The brutal death of George Floyd at the hands of Minneapolis police officers has sparked protests and riots around the United States. We have witnessed humanity at its finest and at its ugliest. Citizens of faraway nations have expressed solidarity with black Americans; police officers have marched alongside protesters; protesters have defended businesses against looting and destruction. At the same time, rioters have burned down buildings and looted businesses; protesters have been pepper-sprayed and beaten; cops have been shot and run over with cars.
At the root of the unrest is the Black Lives Matter movement, which began with the acquittal of George Zimmerman in 2013 and rose to national prominence in the wake of Michael Brown’s death in 2014. My view of BLM is mixed. On the one hand, I agree that police departments too often have tolerated and even enabled corruption. Rather than relying on impartial third parties, departments often decide whether to discipline their own officers; the legal doctrine of qualified immunity sets what many say is an unreasonably high bar for civilians bringing civil-rights lawsuits against police officers. Bodycams (which increase transparency, to the benefit of both wrongly treated police suspects and wrongly accused police) are not yet universal. In the face of police unions that oppose even reasonable reforms, Black Lives Matter seems a force for positive change.
On the other hand, the basic premise of Black Lives Matter—that racist cops are killing unarmed black people—is false. There was a time when I believed it. I was one year younger than Trayvon Martin when he was killed in 2012, and like many black men, I felt like he could have been me. I was the same age as Michael Brown when he was killed in 2014, and like so many others, I shared the BLM hashtag on social media to express solidarity. By 2015, when the now-familiar list had grown to include Tamir Rice, Laquan McDonald, Sandra Bland, Freddie Gray, and Walter Scott, I began wearing a shirt with all their names on it. It became my favorite shirt. It seemed plain to me that these were not just tragedies, but racist tragedies. Any suggestion to the contrary struck me as at best, ignorant, and at worst, bigoted.
My opinion has slowly changed. I still believe that racism exists and must be condemned in the strongest possible terms; I still believe that, on average, police officers are quicker to rough up a black or Hispanic suspect; and I still believe that police misconduct happens far too often and routinely goes unpunished. But I no longer believe that the cops disproportionately kill unarmed black Americans.

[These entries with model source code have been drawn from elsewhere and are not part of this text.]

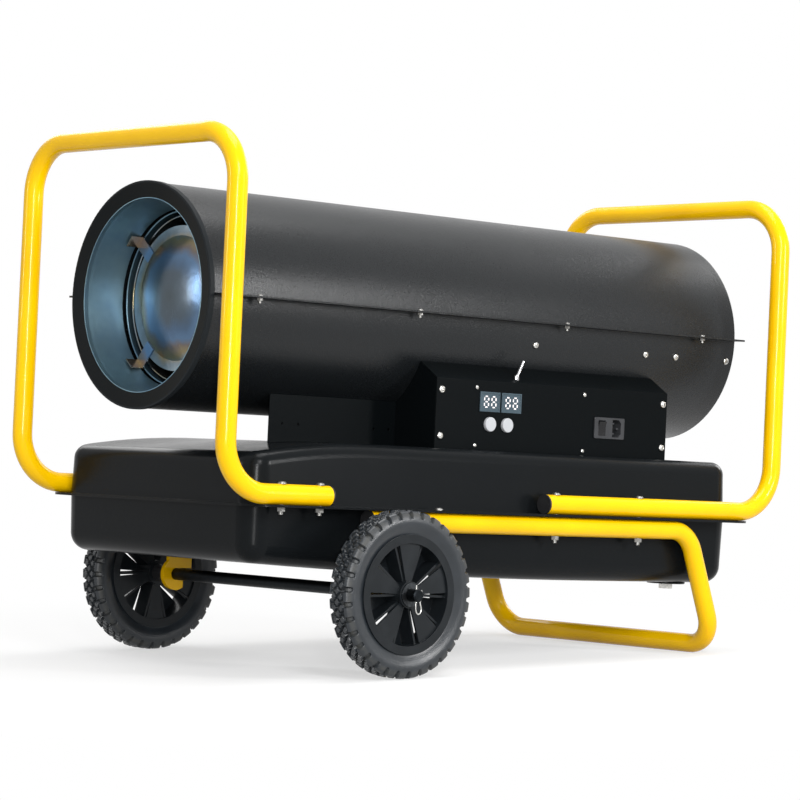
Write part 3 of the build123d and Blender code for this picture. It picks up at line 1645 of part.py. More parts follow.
# Spacers between the hooks and the hubs, and washers outside the hubs
hub_inner = wheel_y - hub_half_width
hub_outer = wheel_y + hub_half_width
axle_spacers = axle_rings(hook_y + hook_wall / 2 + slip_gap, hub_inner - slip_gap, spacer_radius)
finish(axle_spacers, "axle_spacers")
axle_washers = axle_rings(hub_outer + slip_gap, hub_outer + slip_gap + washer_wall, washer_radius)
finish(axle_washers, "axle_washers")


def hairpin_clip(way):
    """Bent wire: one leg up through the axle, a loop below and a return beside the axle's end."""
    low = wheel_axis_height - clip_bottom
    back_x = axle_x + 2 * clip_loop
    with BuildPart() as clip:
        with BuildLine(side_view(way * clip_y)) as wire:
            Line((axle_x, wheel_axis_height + clip_top), (axle_x, low))
            ThreePointArc((axle_x, low), (axle_x + clip_loop, low - clip_loop), (back_x, low))
            Line((back_x, low), (back_x, wheel_axis_height))
        with BuildSketch(Plane(origin=wire.line @ 0, z_dir=wire.line % 0)):
            Circle(clip_wire)
        sweep(path=wire.line)
    return clip


# Wheels
axle_line = Axis((axle_x, 0, wheel_axis_height), (0, 1, 0))


def wheel_view(y):
    """Plane across the axle at y, facing -Y, with its origin on the axle's line."""
    return Plane(origin=(axle_x, y, wheel_axis_height), x_dir=(1, 0, 0), z_dir=(0, -1, 0))


def wheel_profile_plane(y):
    """Plane through the axle's line at y: its own x runs outwards along Y, its own y is the radius."""
    way = 1 if y > 0 else -1
    return Plane(origin=(axle_x, y, wheel_axis_height), x_dir=(0, way, 0), z_dir=(way, 0, 0))


def fan_panels(centre_angle, angle, from_y, to_y, way):
    """Fan-shaped panels from the hub to the rim ring, between two places along the axle."""
    reach = panel_outer_radius
    with BuildPart() as panels:
        for turn in range(panel_count):
            middle = radians(centre_angle + 360 * turn / panel_count)
            low, high = middle - radians(angle / 2), middle + radians(angle / 2)
            with BuildSketch(wheel_view(way * from_y)):
                with BuildLine():
                    first = Line((0, 0), (reach * cos(low), reach * sin(low)))
                    arc = ThreePointArc(
                        first @ 1,
                        (reach * cos(middle), reach * sin(middle)),
                        (reach * cos(high), reach * sin(high)),
                    )
                    Line(arc @ 1, first @ 0)
                make_face()
            extrude(amount=-way * (to_y - from_y))
    return panels


def wheel_rim(way):
    """Moulded rim: hub, five outer and five inner fan panels with ribs between, and the tyre's seat."""
    front = wheel_y + rim_half_width
    back = wheel_y - rim_half_width
    back_centre = 90 + 180 / panel_count
    outer_panels = fan_panels(90, panel_angle, front - 2 * panel_wall, front - panel_wall, way)
    inner_panels = fan_panels(back_centre, back_panel_angle, back + panel_wall, back + 2 * panel_wall, way)
    with BuildPart() as rim:
        with BuildSketch(wheel_profile_plane(way * wheel_y)):
            with Locations((0, (rim_inner_radius + rim_seat_radius) / 2)):
                Rectangle(2 * rim_half_width, rim_seat_radius - rim_inner_radius)
            for side in (-1, 1):
                with Locations((side * (rim_half_width - rim_lip_wall / 2), rim_lip_radius)):
                    Rectangle(
                        rim_lip_wall,
                        2 * (rim_lip_radius - rim_seat_radius),
                        align=(Align.CENTER, Align.MAX),
                    )
            with Locations((0, (axle_radius + running_gap + hub_radius) / 2)):
                Rectangle(2 * hub_half_width, hub_radius - axle_radius - running_gap)
        revolve(axis=axle_line)
        add(outer_panels.part)
        add(inner_panels.part)
        with BuildSketch(wheel_view(way * (back + panel_wall))):
            for side in (-1, 1):
                with PolarLocations(0, panel_count, start_angle=90 + side * rib_angle):
                    Rectangle(panel_outer_radius, rib_wall, align=(Align.MIN, Align.CENTER))
        extrude(amount=-way * (front - back - 3 * panel_wall))
        with BuildSketch(wheel_view(0)):
            Circle(axle_radius + running_gap)
        extrude(amount=wheel_y + 2 * wheel_half_width, both=True, mode=Mode.SUBTRACT)
    return rim


def tyre(way):
    """Solid rubber tyre: rounded section on the rim's seat, with grooves cut between its shoulder lugs."""
    with BuildPart() as rubber:
        with BuildSketch(wheel_profile_plane(way * wheel_y)):
            with BuildLine():
                bead = rim_seat_radius + slip_gap
                lip = rim_lip_radius + slip_gap
                seat = rim_half_width - rim_lip_wall - slip_gap
                foot = Polyline((-seat, lip), (-seat, bead), (seat, bead), (seat, lip))
                wall_r = ThreePointArc(
                    foot @ 1,
                    (wheel_half_width, tyre_bulge_radius),
                    (tyre_shoulder_half_width, tyre_shoulder_radius),
                )
                crown_r = Line(wall_r @ 1, (tyre_crown_half_width, wheel_radius))
                crown = Line(crown_r @ 1, (-tyre_crown_half_width, wheel_radius))
                crown_l = Line(crown @ 1, (-tyre_shoulder_half_width, tyre_shoulder_radius))
                ThreePointArc(crown_l @ 1, (-wheel_half_width, tyre_bulge_radius), foot @ 0)
            make_face()
        revolve(axis=axle_line)
        for side in (-1, 1):
            outer_y = way * (wheel_y + side * (wheel_half_width + overrun))
            inner_y = way * (wheel_y + side * (wheel_half_width - groove_reach))
            with BuildSketch(wheel_view(inner_y)):
                with PolarLocations(wheel_radius - lug_depth, lug_count, start_angle=side * 90 / lug_count):
                    Rectangle(overrun, groove_width, align=(Align.MIN, Align.CENTER))
            extrude(amount=inner_y - outer_y, mode=Mode.SUBTRACT)
    return rubber


for way, side in ((-1, "near"), (1, "far")):
    finish(hairpin_clip(way), f"hairpin_clip_{side}")
    finish(wheel_rim(way), f"wheel_rim_{side}")
    finish(tyre(way), f"tyre_{side}")

# Stand the heater on the floor: lean it back, lift the wheels to the floor and centre it
leaned = {name: piece.rotate(Axis.Y, lean) for name, piece in finished.items()}
boxes = [piece.bounding_box() for piece in leaned.values()]
centre_x = (min(box.min.X for box in boxes) + max(box.max.X for box in boxes)) / 2
stand = Location((-centre_x, 0, wheel_radius - leaned_axle.Z))
for name, piece in leaned.items():
    standing = piece.moved(stand)
    standing.label = name
    export_step(standing, f"parts/{name}.step")
print("lean", lean, "centre_x", centre_x, "lift", wheel_radius - leaned_axle.Z)
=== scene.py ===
import json
import math

import bmesh
import bpy
from bpy.props import FloatProperty, FloatVectorProperty, IntProperty, PointerProperty
from mathutils import Matrix, Vector


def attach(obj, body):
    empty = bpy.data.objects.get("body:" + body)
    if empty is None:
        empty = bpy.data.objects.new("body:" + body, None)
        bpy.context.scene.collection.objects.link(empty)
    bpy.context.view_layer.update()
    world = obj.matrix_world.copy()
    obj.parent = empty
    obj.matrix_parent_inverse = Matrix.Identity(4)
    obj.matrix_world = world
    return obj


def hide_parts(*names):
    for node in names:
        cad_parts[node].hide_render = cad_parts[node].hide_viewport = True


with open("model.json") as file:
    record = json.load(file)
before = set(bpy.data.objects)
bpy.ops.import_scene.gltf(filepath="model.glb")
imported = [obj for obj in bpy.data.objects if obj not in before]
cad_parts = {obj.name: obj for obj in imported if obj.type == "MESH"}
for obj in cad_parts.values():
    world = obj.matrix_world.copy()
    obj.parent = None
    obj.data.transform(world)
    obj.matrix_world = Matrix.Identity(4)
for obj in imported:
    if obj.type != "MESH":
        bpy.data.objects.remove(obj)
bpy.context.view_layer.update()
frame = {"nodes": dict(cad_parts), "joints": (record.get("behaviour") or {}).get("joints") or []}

bl_info = {
    "name": "Forced air heater finish",
    "version": (1, 0, 0),
    "blender": (4, 5, 0),
    "location": "View3D > Sidebar > Heater",
    "description": "Finishes, tyre tread, screw heads, weld beads, lamps and camera for a heater",
    "category": "Object",
}

MM = 0.001

# Places and sizes on the level heater, in millimetres, as the solids have them
AXIS_HEIGHT = 470.0
FAN_X = 905.0
TUBE_RADIUS = 13.0
LEG_TUBE_SIDE = 216.2
LEG_TUBE_HEIGHT = 196.2
HOOK_FACES = (203.5, 209.5)
HOOK_START, HOOK_LENGTH = 223.7, 35.0
AXLE_X, AXLE_HEIGHT = 234.7, 106.0
CLIP_SIDE = 290.0
SIDES = (("near", -1), ("far", 1))

# The heater is drawn level and stands leaned back. The rotor's joint gives the lean and the drum's axis.
ROTOR = next(j for j in frame["joints"] if j["name"] == "rotor_spin")
DRUM_LINE = Vector(ROTOR["axis"]).normalized()
FAN_PLACE = Vector((FAN_X, 0.0, AXIS_HEIGHT)) * MM
LEAN = Matrix.Rotation(math.atan2(-DRUM_LINE.z, DRUM_LINE.x), 4, "Y")
LEVEL = Matrix.Translation(Vector(ROTOR["pos_m"]) - (LEAN @ FAN_PLACE)) @ LEAN
UP = (LEAN @ Vector((0, 0, 1))).normalized()


def level(x, y, z):
    """Row-frame point of a place given in millimetres on the level heater."""
    return LEVEL @ (Vector((x, y, z)) * MM)


# Sizes and colours that a user would change


class HeaterPaintSettings(bpy.types.PropertyGroup):
    drum: FloatVectorProperty(
        name="Drum", description="Powder coat of the drum", subtype="COLOR", size=3,
        default=(0.0066, 0.0078, 0.0088), min=0, max=1)
    # This colour also paints the shade on the nose ring's face, and the drum's colour, made paler, paints a
    # highlight round the ring's side.
    box: FloatVectorProperty(
        name="Box", description="Powder coat of the pedestal, the control box and the nose ring",
        subtype="COLOR", size=3, default=(0.0024, 0.0033, 0.0038), min=0, max=1)
    tank: FloatVectorProperty(
        name="Tank", description="Powder coat of the pressed tank", subtype="COLOR", size=3,
        default=(0.0048, 0.0058, 0.0066), min=0, max=1)
    enamel: FloatVectorProperty(
        name="Tube enamel", description="Glossy enamel of the handles and the leg", subtype="COLOR", size=3,
        default=(0.960, 0.575, 0.001), min=0, max=1)
    steel: FloatVectorProperty(
        name="Sheet steel", description="Bare sheet inside the drum", subtype="COLOR", size=3,
        default=(0.18, 0.29, 0.35), min=0, max=1)
    zinc: FloatVectorProperty(
        name="Zinc", description="Plating of screws, nuts and washers", subtype="COLOR", size=3,
        default=(0.66, 0.65, 0.62), min=0, max=1)
    grain: FloatProperty(
        name="Grain", description="Size of the powder coat's texture", unit="LENGTH", subtype="DISTANCE",
        default=0.0014, min=0.0002, max=0.01)


class HeaterTyreSettings(bpy.types.PropertyGroup):
    rubber: FloatVectorProperty(
        name="Rubber", description="Colour of the tyres", subtype="COLOR", size=3,
        default=(0.0100, 0.0132, 0.0168), min=0, max=1)
    rim: FloatVectorProperty(
        name="Rim", description="Colour of the moulded rims", subtype="COLOR", size=3,
        default=(0.0075, 0.0094, 0.0112), min=0, max=1)
    lug_count: IntProperty(
        name="Shoulder lugs", description="Lugs along each shoulder", default=34, min=8, max=90)
    knob_count: IntProperty(
        name="Knobs", description="Diamond knobs round the crown", default=46, min=8, max=90)
    tread_depth: FloatProperty(
        name="Tread depth", description="Height of the knobs", unit="LENGTH", subtype="DISTANCE",
        default=0.0042, min=0.001, max=0.01)
    clip_wire: FloatProperty(
        name="Clip wire", description="Wire of the hairpin clips", unit="LENGTH", subtype="DISTANCE",
        default=0.0018, min=0.0005, max=0.004)


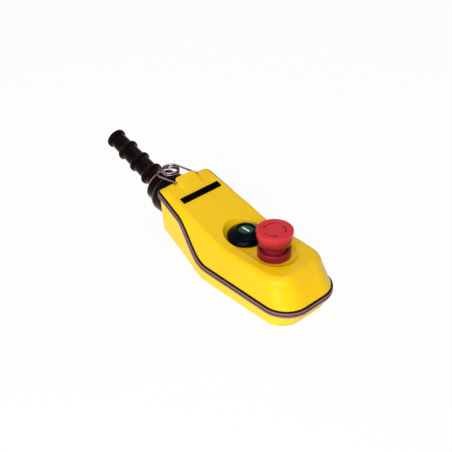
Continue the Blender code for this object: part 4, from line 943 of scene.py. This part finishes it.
COPPER = (1.0, 0.38, 0.22, 1.0)
BLUISH = (0.45, 0.45, 1.0, 1.0)
VIOLET = (0.9, 0.4, 1.0, 1.0)
DULL_RED = (0.10, 0.04, 0.04, 1.0)
RIM_GLOW = {"specular_ior_level": 0.06, "sheen_weight": 0.9, "sheen_roughness": 0.28, "sheen_tint": COPPER}
MOULDED = {"specular_ior_level": 0.24}
finishes = {
    # The cover and base are one yellow plastic in two copies: the cover's gold is painted shade, the base's
    # lemon painted light.
    "yellow_cover": finish(
        "yellow_painted_shade", (0.90, 0.57, 0.002), (0.86, 0.53, 0.002), (0.26, 0.34), 1500, 0.05 * MM,
        **MOULDED),
    "yellow_base": finish(
        "yellow_painted_light", (0.93, 0.68, 0.016), (0.90, 0.64, 0.012), (0.30, 0.40), 1500, 0.05 * MM,
        **MOULDED),
    "black_rubber": finish(
        "moulded_rubber", (0.003, 0.002, 0.0025), (0.002, 0.0015, 0.002), (0.14, 0.22), 900, 0.03 * MM,
        **RIM_GLOW),
    "guard_rubber": finish(
        "guard_rubber", (0.002, 0.002, 0.003), (0.001, 0.001, 0.002), (0.22, 0.30), 900, 0.04 * MM,
        specular_ior_level=0.11, specular_tint=BLUISH),
    # Painted highlight: these mauve tones stand for the light on the ribs of a near-black rubber.
    "gasket_rubber": finish(
        "gasket_rubber", (0.31, 0.155, 0.160), (0.23, 0.115, 0.120), (0.30, 0.42), 900, 0.05 * MM,
        specular_ior_level=0.30, specular_tint=BLUISH),
    "black_plastic": finish(
        "black_plastic", (0.002, 0.002, 0.002), (0.001, 0.001, 0.001), (0.30, 0.42), 1600, 0.04 * MM,
        specular_ior_level=0.01),
    "grey_plastic": finish(
        "grey_plastic", (0.27, 0.28, 0.29), (0.22, 0.23, 0.24), (0.45, 0.58), 1300, 0.06 * MM),
    "white_plastic": finish(
        "white_plastic", (0.82, 0.82, 0.80), (0.76, 0.76, 0.73), (0.32, 0.42), 1600, 0.04 * MM),
    "stop_red": finish(
        "stop_red", (0.66, 0.026, 0.040), (0.57, 0.018, 0.030), (0.22, 0.30), 1700, 0.03 * MM, **MOULDED),
    # Painted shade: the floor of the pressed arrows is the stop red darkened.
    "arrow_painted_shade": finish(
        "arrow_painted_shade", (0.24, 0.010, 0.020), (0.19, 0.007, 0.014), (0.35, 0.45), 1700, 0.03 * MM, **MOULDED),
    # Painted shade: the collar's dark red is the stop red as it looks in the shade under the head.
    "collar_red": finish(
        "collar_red", (0.26, 0.012, 0.024), (0.21, 0.009, 0.018), (0.18, 0.26), 1700, 0.03 * MM,
        specular_ior_level=0.4, specular_tint=VIOLET),
    "start_green": finish(
        "start_green", (0.006, 0.082, 0.036), (0.004, 0.064, 0.028), (0.22, 0.30), 1700, 0.03 * MM,
        **MOULDED),
    "contact_red": finish(
        "contact_red", (0.50, 0.045, 0.040), (0.42, 0.030, 0.028), (0.42, 0.55), 1300, 0.06 * MM),
    "contact_green": finish(
        "contact_green", (0.030, 0.26, 0.10), (0.020, 0.20, 0.075), (0.42, 0.55), 1300, 0.06 * MM),
    "bright_steel": finish(
        "zinc_plate", (0.74, 0.74, 0.76), (0.60, 0.60, 0.63), (0.22, 0.36), 1200, 0.05 * MM,
        cloud=90, metallic=1.0),
    # Painted reflections: the copper brown and bluish white tones, in random blotches, stand for the light
    # on a polished steel wire.
    "bail_steel": finish(
        "wire_painted_reflections", (0.50, 0.47, 0.62), (0.34, 0.17, 0.13), (0.12, 0.22), 2200, 0.02 * MM,
        cloud=160, metallic=1.0, specular_tint=DULL_RED),
}
# Painted shade: the head's flank darkens towards its foot, under the rim, where shade falls.
paint_shade_below(finishes["stop_red"], HEAD_FOOT, HEAD_RIM + 1 * MM, 0.08)
# Painted highlight on the rib crests; the groove and edges keep the near black, also standing for shade.
ribs_painted_highlight(finishes["gasket_rubber"], (0.006, 0.004, 0.006))
print("finishes:", len(finishes))

# %% [markdown]
# ## Dressing the model
# Each new skin takes a finish, stands in for the plain piece it covers and rides on the same
# body of the mechanism, so that it moves with it. The inner pieces keep their own shapes and
# only get their finishes.

# %% Dress
DRESSED = [
    (cover, "yellow_cover", "yellow_cover", "housing", ["upper_shell"]),
    (base, "yellow_base", "yellow_base", "housing", ["lower_shell"]),
    (gasket, "gasket_rubber", "black_rubber", "housing", ["seam_gasket"]),
    (boot, "black_rubber", "black_rubber", "housing", ["cable_boot"]),
    (bail, "bail_steel", "bail_steel", "bail", ["suspension_bail"]),
    (label, "black_plastic", "black_plastic", "housing", ["label_plate"]),
    (guard, "guard_rubber", "black_rubber", "housing", ["start_guard"]),
    (cap, "start_green", "start_green", "start_button", ["start_cap"]),
    (bar, "white_plastic", "white_plastic", "start_button", []),
    (mushroom, "stop_red", "stop_red", "stop_twist", ["stop_head"]),
    (collar, "collar_red", "collar_red", "housing", ["stop_collar"]),
]
DRESSED += [(screw, "bright_steel", "bright_steel", "housing", [node]) for node, screw in screws.items()]
for piece, look, slot_name, body, covered in DRESSED:
    piece.data.materials.clear()
    piece.data.materials.append(finishes[look])
    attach(piece, body)
    if covered:
        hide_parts(*covered)
for node, spring in springs.items():
    spring.data.materials.append(finishes["bright_steel"])
    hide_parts(node)
# Painted shade in the pressed arrows, given as their own darker red.
mushroom.data.materials.append(finishes["arrow_painted_shade"])
mushroom.data.polygons.foreach_set("material_index", pressed.astype(np.int32))
covered_nodes = {name for row in DRESSED for name in row[4]} | set(springs)
for part_row in frame["record"]["subparts"]:
    name = part_row["node"]
    if name not in covered_nodes:
        nodes[name].data.materials.clear()
        nodes[name].data.materials.append(finishes[part_row["material_slot"]])
print("new pieces:", len(DRESSED) + len(springs), "- inner pieces:", len(nodes) - len(covered_nodes))

# %% [markdown]
# ## Floor, light and camera
# The handset lies on a white sweep. A large warm lamp stands low on the left of the camera, so
# the walls come out lighter than the top. The lemon yellow of the base and the deeper gold of the
# cover are also painted in, as a lit and a shaded copy of one yellow plastic. A small lamp beside
# the camera puts soft highlights on the rounded edges, and a weak one hangs above. The floor looks
# plain white to the camera and in reflections, and still takes a faint shadow.

# %% Floor
FLOOR_R, FLOOR_PLAIN = 20.0, 0.94


def white_to_view(tree, lit, share):
    """Mixes a shader with plain white by a share for camera, glossy and transmission rays."""
    plain = tree.nodes.new("ShaderNodeEmission")
    rays = tree.nodes.new("ShaderNodeLightPath")
    seen = rays.outputs["Is Camera Ray"]
    for kind in ("Is Glossy Ray", "Is Transmission Ray"):
        either = tree.nodes.new("ShaderNodeMath")
        either.operation = "MAXIMUM"
        tree.links.new(seen, either.inputs[0])
        tree.links.new(rays.outputs[kind], either.inputs[1])
        seen = either.outputs["Value"]
    amount = tree.nodes.new("ShaderNodeMath")
    amount.operation = "MULTIPLY"
    amount.inputs[1].default_value = share
    mix = tree.nodes.new("ShaderNodeMixShader")
    tree.links.new(seen, amount.inputs[0])
    tree.links.new(amount.outputs["Value"], mix.inputs["Fac"])
    tree.links.new(lit, mix.inputs[1])
    tree.links.new(plain.outputs["Emission"], mix.inputs[2])
    return mix.outputs["Shader"]


def white_floor():
    """A disc 40 m across, 94 parts plain white to the camera and 6 parts lit floor."""
    a = np.linspace(0, 2 * math.pi, 96, endpoint=False)
    circle = np.column_stack([np.cos(a), np.sin(a)])
    rows = [at(r * circle, -0.2 * MM) for r in (0.01, FLOOR_R)]
    item = skin("floor", rows, (True, False))
    material = bpy.data.materials.new("white_floor")
    material.use_nodes = True
    tree = material.node_tree
    lit = tree.nodes["Principled BSDF"]
    lit.inputs["Base Color"].default_value = (0.90, 0.90, 0.90, 1.0)
    lit.inputs["Roughness"].default_value = 0.9
    seen = white_to_view(tree, lit.outputs["BSDF"], FLOOR_PLAIN)
    tree.links.new(seen, tree.nodes["Material Output"].inputs["Surface"])
    item.data.materials.append(material)
    return item


floor = white_floor()


# %% Light
AIM = (-0.04, 0.0, 0.05)


def lamp(name, place, size, power, colour):
    """A square soft lamp that looks at the middle of the handset."""
    data = bpy.data.lights.new(name, "AREA")
    data.shape = "SQUARE"
    data.size = size
    data.energy = power
    data.color = colour
    item = bpy.data.objects.new(name, data)
    bpy.context.scene.collection.objects.link(item)
    away = np.array(place) - AIM
    item.location = place
    item.rotation_mode = "QUATERNION"
    item.rotation_quaternion = Vector(away).to_track_quat("Z", "Y")


lamp("key", (0.42, -1.02, 0.5), 0.7, 8.0, (1.0, 0.94, 0.86))
lamp("front", (0.66, -0.62, 0.68), 0.13, 3.4, (1.0, 0.98, 0.95))
lamp("top", (-0.1, 0.25, 1.3), 0.9, 2.8, (1.0, 0.98, 0.95))
world = bpy.data.worlds.new("studio")
world.use_nodes = True
plain = world.node_tree.nodes["Background"]
plain.inputs["Color"].default_value = (1.0, 1.0, 1.0, 1.0)
plain.inputs["Strength"].default_value = 0.45
bpy.context.scene.world = world
bpy.context.scene.view_settings.view_transform = "Standard"

# %% Camera
eye = (0.5529, -0.5600, 0.6280)
right = (0.6808, 0.7324, -0.0070)
up = (-0.4129, 0.3917, 0.8222)
back = (0.6049, -0.5569, 0.5691)
lens_data = bpy.data.cameras.new("photo_camera")
lens_data.sensor_width = 36.0
lens_data.lens = 71.68
camera = bpy.data.objects.new("photo_camera", lens_data)
bpy.context.scene.collection.objects.link(camera)
camera.matrix_world = Matrix([(right[k], up[k], back[k], eye[k]) for k in range(3)] + [(0, 0, 0, 1)])
bpy.context.scene.camera = camera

Two things changed my mind: stories and data.
First, the stories. Each story in this paragraph involves a police officer killing an unarmed white person. (To demonstrate how commonly this happens, I have taken all of them from a single year, 2015, chosen at random). Timothy Smith was killed by a police officer who mistakenly thought he was reaching into his waistband to grab a gun; the shooting was ruled justified. William Lemmon was killed after he allegedly failed to show his hands upon request; the shooting was ruled justified. Ryan Bolinger was shot dead by a cop who said he was moving strangely and walking toward her; the shooting was ruled justified. Derek Cruice was shot in the face after he opened the door for police officers serving a warrant for a drug arrest; the cops recovered marijuana from the property, and the shooting was ruled justified. Daniel Elrod robbed a dollar store, and, when confronted by police, allegedly failed to raise his hands upon request (though his widow, who witnessed the event, insists otherwise); he was shot dead. No criminal charges were filed. Ralph Willis was shot dead when officers mistakenly thought that he was reaching for a gun. David Cassick was shot twice in the back by a police officer while lying face down on the ground. Six-year-old Jeremy Mardis was killed by a police officer while sitting in the passenger seat of a car; the officer’s intended target was Jeremy’s father, who was sitting in the driver’s seat with his hands raised out the window. Autumn Steele was shot dead when a police officer, startled by her German shepherd, immediately fired his weapon at the animal, catching her in the crossfire. Shortly after he killed her, bodycam footage revealed the officer’s despair: “I’m f------ going to prison,” he says. The officer was not disciplined.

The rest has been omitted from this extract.